#### Rows
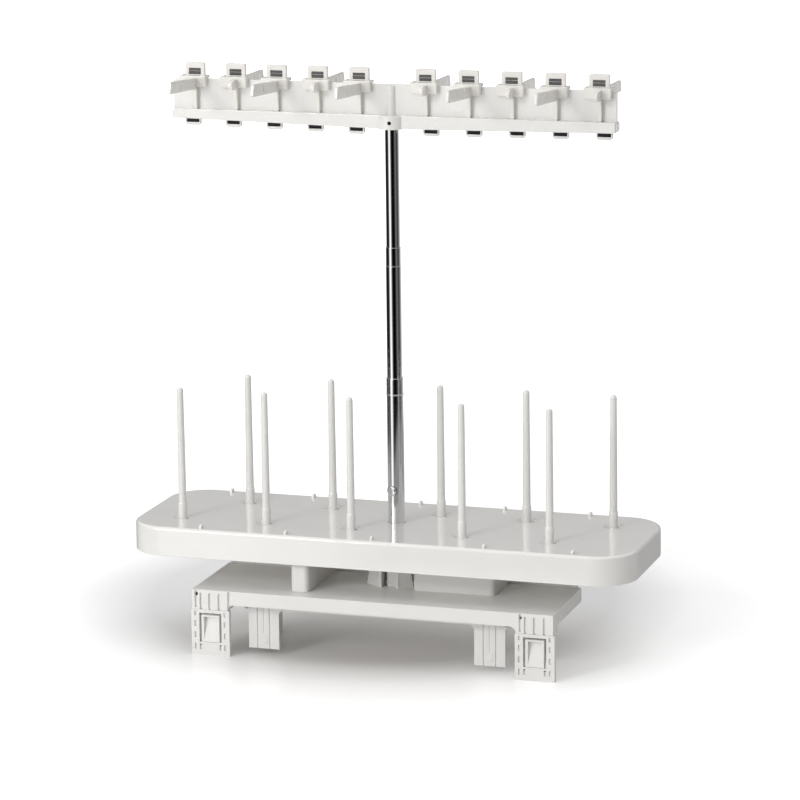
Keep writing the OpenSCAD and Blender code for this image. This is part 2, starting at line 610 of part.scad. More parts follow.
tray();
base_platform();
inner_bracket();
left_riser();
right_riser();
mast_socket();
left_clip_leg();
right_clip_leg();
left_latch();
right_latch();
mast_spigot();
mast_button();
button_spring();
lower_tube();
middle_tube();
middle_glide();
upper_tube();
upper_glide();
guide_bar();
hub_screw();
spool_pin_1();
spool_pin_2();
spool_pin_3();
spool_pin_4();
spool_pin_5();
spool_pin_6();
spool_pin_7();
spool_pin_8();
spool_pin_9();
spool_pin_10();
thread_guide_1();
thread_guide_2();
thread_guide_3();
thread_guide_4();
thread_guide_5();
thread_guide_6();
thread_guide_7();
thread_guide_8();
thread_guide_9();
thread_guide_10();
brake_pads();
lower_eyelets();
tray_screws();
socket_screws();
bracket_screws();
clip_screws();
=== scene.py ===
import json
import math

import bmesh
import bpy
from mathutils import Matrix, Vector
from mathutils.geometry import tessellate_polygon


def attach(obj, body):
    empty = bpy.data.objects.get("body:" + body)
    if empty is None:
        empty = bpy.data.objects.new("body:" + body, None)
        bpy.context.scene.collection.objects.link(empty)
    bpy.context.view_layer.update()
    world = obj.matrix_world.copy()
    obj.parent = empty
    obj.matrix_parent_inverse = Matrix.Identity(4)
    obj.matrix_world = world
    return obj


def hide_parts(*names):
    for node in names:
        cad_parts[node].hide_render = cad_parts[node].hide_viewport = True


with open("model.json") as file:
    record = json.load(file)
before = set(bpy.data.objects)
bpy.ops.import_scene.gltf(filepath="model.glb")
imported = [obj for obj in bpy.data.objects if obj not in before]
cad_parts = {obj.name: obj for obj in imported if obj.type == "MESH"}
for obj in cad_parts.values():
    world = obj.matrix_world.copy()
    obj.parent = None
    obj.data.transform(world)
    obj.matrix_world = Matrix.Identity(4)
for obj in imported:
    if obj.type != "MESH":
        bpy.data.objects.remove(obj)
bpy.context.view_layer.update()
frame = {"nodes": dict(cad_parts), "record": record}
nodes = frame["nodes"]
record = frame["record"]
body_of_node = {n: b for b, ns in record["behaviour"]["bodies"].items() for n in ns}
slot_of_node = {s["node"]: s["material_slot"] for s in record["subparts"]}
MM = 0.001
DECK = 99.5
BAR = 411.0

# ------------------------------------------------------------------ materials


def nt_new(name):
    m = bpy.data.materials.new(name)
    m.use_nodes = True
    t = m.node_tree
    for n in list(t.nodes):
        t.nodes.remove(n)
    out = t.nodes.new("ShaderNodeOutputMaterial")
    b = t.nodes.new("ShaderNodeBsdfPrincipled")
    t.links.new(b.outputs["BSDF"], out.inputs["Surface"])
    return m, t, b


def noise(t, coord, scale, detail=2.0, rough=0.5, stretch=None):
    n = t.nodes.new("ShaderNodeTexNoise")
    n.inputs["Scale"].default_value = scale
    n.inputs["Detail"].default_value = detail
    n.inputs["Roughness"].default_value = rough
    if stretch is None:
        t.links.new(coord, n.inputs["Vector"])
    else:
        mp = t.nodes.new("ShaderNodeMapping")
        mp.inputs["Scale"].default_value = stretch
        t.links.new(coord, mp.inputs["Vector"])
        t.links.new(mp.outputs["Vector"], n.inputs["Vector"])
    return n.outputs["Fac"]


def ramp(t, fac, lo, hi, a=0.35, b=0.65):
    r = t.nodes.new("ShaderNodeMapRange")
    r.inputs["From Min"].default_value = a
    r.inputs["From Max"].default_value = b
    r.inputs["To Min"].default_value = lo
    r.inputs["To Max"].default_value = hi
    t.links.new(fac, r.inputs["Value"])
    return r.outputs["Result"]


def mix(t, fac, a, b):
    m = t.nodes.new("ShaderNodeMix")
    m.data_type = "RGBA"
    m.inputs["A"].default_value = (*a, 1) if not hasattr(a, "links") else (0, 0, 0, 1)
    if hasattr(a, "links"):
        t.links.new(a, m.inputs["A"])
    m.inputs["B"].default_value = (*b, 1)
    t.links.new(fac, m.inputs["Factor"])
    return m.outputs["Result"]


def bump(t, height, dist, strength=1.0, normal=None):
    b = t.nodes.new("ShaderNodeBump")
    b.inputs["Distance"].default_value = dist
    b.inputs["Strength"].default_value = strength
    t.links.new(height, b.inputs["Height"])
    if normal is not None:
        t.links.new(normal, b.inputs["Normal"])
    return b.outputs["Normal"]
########
#### Rows
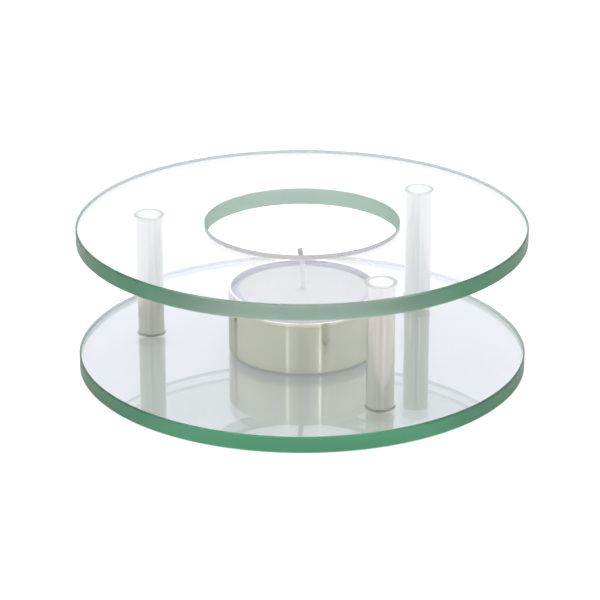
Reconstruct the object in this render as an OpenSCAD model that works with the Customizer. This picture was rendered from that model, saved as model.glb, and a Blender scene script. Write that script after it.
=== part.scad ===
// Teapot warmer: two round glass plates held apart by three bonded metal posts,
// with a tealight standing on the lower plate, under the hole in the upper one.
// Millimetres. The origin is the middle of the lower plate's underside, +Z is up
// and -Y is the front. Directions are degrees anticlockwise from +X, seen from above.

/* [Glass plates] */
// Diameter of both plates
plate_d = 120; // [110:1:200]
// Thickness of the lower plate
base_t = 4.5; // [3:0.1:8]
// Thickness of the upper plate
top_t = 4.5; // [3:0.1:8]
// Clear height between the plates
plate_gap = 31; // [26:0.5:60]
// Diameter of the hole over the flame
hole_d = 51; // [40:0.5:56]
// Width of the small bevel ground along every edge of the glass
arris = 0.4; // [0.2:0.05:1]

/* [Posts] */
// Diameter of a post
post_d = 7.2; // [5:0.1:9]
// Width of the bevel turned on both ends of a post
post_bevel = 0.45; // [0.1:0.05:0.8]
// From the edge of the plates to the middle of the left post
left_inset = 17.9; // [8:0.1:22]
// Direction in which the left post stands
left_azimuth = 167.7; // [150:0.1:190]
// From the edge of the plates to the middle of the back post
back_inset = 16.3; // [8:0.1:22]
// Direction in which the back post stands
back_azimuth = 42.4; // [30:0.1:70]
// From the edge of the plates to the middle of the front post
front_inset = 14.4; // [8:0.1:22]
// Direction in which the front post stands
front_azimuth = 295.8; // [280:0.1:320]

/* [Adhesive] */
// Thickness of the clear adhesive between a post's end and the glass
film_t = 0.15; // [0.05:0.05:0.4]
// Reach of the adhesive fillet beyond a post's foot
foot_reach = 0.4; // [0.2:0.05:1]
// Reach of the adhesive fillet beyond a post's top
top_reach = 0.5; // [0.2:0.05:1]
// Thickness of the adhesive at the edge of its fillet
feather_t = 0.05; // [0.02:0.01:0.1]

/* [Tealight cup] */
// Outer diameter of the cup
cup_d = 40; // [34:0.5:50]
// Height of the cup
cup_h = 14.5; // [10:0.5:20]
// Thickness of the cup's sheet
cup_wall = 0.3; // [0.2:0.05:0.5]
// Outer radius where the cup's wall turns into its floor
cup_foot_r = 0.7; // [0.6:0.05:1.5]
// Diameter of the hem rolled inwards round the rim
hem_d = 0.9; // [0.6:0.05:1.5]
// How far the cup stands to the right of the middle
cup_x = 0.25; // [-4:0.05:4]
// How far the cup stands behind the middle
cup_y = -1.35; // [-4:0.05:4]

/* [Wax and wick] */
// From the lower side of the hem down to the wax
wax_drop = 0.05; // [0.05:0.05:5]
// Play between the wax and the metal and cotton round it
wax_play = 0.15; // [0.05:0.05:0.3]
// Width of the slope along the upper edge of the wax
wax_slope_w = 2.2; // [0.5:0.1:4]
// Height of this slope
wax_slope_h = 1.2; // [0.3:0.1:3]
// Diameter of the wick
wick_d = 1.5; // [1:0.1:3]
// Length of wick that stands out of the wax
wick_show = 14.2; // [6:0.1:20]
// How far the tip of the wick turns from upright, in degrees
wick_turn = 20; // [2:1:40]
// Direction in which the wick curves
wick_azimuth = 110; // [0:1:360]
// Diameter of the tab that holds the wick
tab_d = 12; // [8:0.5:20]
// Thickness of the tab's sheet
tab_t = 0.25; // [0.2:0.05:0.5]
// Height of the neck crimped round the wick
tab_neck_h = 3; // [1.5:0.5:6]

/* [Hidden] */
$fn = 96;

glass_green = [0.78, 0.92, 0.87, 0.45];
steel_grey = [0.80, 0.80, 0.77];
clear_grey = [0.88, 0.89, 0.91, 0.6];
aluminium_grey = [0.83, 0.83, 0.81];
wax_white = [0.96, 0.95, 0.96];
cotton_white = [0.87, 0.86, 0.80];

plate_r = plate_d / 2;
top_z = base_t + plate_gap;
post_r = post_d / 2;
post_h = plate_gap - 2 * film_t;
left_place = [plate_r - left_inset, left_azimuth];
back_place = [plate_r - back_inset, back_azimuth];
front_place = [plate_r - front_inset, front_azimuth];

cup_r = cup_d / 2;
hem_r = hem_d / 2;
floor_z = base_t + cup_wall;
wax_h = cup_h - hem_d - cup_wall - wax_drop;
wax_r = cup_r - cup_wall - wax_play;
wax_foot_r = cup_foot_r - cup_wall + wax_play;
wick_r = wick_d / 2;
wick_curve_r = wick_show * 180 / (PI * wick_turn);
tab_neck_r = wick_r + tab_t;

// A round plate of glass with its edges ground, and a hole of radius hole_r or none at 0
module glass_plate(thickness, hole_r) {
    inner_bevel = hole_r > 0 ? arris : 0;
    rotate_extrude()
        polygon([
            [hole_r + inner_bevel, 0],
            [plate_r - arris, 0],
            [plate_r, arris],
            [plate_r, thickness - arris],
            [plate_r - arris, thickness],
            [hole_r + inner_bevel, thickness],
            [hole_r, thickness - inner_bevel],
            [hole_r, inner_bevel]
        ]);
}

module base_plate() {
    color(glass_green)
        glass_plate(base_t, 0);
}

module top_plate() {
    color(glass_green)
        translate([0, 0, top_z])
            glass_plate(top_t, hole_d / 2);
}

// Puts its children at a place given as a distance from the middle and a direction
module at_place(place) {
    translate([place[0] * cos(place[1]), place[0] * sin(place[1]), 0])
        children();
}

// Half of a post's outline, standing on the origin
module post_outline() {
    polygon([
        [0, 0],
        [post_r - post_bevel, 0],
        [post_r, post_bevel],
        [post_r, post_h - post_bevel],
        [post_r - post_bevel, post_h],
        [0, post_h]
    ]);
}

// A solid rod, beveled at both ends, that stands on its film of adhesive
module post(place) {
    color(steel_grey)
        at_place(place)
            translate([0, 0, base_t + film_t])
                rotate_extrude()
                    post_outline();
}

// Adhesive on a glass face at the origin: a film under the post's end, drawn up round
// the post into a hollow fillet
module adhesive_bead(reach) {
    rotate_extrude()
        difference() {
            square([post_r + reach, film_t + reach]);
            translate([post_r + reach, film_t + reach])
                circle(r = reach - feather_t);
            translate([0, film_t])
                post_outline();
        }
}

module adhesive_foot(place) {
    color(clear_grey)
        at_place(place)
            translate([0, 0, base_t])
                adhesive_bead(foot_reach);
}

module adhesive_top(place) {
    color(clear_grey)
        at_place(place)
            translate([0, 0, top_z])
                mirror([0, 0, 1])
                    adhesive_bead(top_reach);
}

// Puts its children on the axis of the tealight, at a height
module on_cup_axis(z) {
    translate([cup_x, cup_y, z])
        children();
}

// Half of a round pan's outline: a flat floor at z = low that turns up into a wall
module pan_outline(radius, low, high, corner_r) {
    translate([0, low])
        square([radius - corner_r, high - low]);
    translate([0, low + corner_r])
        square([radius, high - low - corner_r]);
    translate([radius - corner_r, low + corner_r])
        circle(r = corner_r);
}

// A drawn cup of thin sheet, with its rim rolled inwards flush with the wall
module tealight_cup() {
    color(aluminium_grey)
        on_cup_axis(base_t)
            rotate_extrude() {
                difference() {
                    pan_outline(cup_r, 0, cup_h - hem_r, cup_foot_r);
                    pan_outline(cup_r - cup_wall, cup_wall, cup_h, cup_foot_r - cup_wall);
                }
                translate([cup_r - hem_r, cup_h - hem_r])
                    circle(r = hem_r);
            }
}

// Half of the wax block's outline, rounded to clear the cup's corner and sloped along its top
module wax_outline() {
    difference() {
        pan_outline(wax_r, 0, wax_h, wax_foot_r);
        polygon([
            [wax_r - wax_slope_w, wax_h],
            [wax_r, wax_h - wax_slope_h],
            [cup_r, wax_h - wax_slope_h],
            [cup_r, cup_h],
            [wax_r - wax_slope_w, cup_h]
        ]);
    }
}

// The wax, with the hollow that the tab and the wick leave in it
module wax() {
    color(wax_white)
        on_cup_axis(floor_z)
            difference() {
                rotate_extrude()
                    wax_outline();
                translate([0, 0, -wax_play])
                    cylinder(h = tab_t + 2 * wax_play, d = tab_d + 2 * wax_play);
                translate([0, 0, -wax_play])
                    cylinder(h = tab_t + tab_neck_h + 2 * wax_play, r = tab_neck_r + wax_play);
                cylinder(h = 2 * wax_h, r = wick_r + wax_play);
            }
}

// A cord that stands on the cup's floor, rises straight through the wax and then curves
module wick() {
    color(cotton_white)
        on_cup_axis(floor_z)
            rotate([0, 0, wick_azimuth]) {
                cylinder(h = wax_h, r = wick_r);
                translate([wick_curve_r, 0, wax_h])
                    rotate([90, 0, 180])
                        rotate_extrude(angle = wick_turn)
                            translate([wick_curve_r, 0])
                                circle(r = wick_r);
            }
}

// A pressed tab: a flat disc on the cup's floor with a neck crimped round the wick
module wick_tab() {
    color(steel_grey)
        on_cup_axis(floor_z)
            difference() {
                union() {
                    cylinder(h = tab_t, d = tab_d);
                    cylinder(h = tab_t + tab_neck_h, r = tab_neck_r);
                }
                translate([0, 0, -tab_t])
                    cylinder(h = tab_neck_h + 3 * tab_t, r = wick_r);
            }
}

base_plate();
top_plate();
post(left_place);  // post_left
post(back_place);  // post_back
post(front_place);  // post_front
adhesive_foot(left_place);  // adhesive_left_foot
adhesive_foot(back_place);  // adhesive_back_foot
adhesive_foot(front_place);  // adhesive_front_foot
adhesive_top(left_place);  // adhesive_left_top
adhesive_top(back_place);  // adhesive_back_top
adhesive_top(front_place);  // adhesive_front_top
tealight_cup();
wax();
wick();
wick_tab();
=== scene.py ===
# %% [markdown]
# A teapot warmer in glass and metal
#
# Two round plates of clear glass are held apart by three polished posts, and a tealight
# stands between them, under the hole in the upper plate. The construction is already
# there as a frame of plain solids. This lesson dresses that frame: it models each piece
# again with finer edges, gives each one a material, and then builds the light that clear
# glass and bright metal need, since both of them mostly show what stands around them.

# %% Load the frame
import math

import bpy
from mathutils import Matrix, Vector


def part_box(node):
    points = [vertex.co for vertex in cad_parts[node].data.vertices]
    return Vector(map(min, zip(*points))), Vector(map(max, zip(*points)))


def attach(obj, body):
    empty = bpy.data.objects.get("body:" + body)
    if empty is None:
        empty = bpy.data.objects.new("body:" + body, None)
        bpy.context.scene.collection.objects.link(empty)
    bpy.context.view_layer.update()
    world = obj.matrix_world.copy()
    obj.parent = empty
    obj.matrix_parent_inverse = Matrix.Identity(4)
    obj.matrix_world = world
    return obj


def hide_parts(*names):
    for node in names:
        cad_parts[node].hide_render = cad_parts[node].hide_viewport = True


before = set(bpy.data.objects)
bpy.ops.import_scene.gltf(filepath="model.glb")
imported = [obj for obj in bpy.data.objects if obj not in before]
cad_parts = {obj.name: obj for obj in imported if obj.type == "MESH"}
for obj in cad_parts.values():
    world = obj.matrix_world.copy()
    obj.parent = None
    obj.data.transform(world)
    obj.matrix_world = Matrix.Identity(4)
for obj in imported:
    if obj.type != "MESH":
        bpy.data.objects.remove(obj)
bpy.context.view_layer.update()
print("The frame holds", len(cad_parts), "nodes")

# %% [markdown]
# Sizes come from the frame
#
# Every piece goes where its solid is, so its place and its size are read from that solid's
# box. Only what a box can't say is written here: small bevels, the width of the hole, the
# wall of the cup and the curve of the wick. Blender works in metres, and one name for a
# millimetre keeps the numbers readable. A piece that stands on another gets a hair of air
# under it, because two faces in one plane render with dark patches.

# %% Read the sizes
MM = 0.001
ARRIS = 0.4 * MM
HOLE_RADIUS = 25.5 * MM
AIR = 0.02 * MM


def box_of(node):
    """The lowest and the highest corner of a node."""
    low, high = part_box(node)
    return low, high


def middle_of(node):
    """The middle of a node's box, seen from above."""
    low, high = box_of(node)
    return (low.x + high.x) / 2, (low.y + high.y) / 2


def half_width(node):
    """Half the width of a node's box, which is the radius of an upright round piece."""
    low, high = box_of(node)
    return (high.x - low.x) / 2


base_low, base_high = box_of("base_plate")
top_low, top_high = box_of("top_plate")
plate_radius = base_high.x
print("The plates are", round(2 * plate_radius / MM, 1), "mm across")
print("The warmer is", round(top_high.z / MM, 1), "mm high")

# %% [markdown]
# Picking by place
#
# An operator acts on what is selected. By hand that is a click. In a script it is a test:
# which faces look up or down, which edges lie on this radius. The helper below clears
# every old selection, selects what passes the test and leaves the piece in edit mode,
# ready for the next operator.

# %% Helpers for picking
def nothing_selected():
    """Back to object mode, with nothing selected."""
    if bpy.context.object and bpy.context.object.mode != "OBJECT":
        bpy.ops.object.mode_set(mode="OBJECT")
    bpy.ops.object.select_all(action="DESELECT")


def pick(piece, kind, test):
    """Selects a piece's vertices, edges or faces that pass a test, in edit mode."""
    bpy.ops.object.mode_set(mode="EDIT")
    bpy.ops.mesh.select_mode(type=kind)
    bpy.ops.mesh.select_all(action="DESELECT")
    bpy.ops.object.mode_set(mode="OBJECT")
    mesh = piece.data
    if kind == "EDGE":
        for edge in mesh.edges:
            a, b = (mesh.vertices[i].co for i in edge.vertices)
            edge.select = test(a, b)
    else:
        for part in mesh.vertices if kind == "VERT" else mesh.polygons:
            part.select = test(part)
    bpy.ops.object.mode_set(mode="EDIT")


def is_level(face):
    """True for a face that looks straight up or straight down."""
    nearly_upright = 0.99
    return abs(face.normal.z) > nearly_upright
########
Pull out each line of the listing that holds the string "script".

Reconstruct the object in this render as an OpenSCAD model that works with the Customizer. This picture was rendered from that model, saved as model.glb, and a Blender scene script. Write that script after it.
# An operator acts on what is selected. By hand that is a click. In a script it is a test:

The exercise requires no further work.